Despite concerns about the parking and traffic, the Atwater Village Neighborhood Council approved plans for a six-unit, small lot development next to the post office after the developers dropped a unit and added more open space.
Although he was still concerned about the lack of parking for a commercial unit in the project, board member Sergio Lambarri was encouraged by the changes the developers made. The project reflected the type of housing that will be more common in the future, he stated.
“We’re getting more people moving into the area,” he said. “Why not Atwater?”
ReThink Development reduced the number of three-story, 30-foot tall residential units from seven to six by removing an affordable housing unit. Developer Steve Edwards said each home will have about 1,750 square feet, an increase of 200 from the previous designs, as well as larger yards.
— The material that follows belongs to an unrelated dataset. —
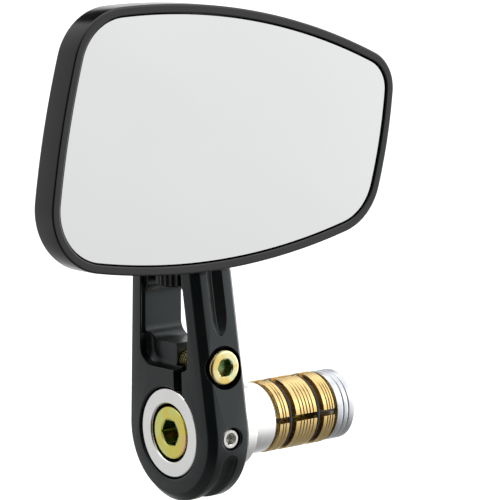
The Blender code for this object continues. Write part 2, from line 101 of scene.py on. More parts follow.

The units will be built on the approximately 13,700 square foot lot once used as a post office parking lot at the corner of Glendale Boulevard and La Clede Avenue
Each three bedroom and three bathroom unit will have two parking slots in narrow garages, where the cars will sit one in front of the other. In response to safety concerns raised at the last meeting, mirrors will be placed outside the garage to avoid collisions. The small lot subdivision, if approved by the city, will also have a central trash area managed by a private trash company instead of asking residents to place garbage cans on the street.
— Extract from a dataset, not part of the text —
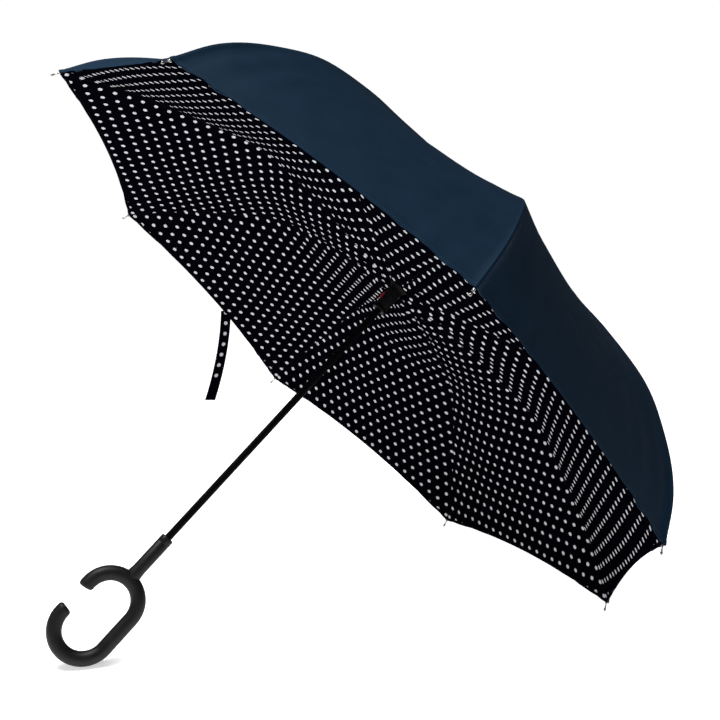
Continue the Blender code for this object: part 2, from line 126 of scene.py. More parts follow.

The commercial unit grew from 900 to 1,060 square feet that could be divided into two “mini-boutiques,” which the developers believed were popular today. The development does not provide parking for the retail space.
The council approved the measure with no votes against.
The Atwater project is one of several small lot developments that have taken advantage of a city law that permits lots to be carved up into smaller pieces for the development of single-family homes. The project failed to gain the support of the council last month after board members voiced concerns about the impact on traffic and pedestrian safety, as well as concerns about the large scale of the project. “We ran you guys out of town last time,” said board member T.J. Moss. “I didn’t expect to see you again.”
Board member Alex Ventura, who previously said the council’s development committee refused to approve small lot subdivisions as a policy, voted in favor of the development. During debate, however, he cautioned the board that future developers may not be as amenable to change as ReThink.
Frequent council critic Therese Dietlan asked the council to oppose the development because it was still out of character with the neighborhood, lacked parking spots and didn’t have enough retail space.
“We don’t need two more mini-boutiques. We need shops people will shop in,” she said.
Alicia Lambarri, daughter of Sergio, doubted the typical resident of Atwater Village would be able to afford the houses, which the developers said will cost somewhere in the $600,000 range.
“It’s not like VP’s of Starbucks and Jessica Simpson live here,” said the 14-year-old resident. “Atwater Village is blue collar. It’s small business owners, plumbers, teachers and librarians who live here.”
The developers estimated a pair of residents with incomes similar to entry-level police officers or inexperienced teachers could afford the mortgage rates for the residences.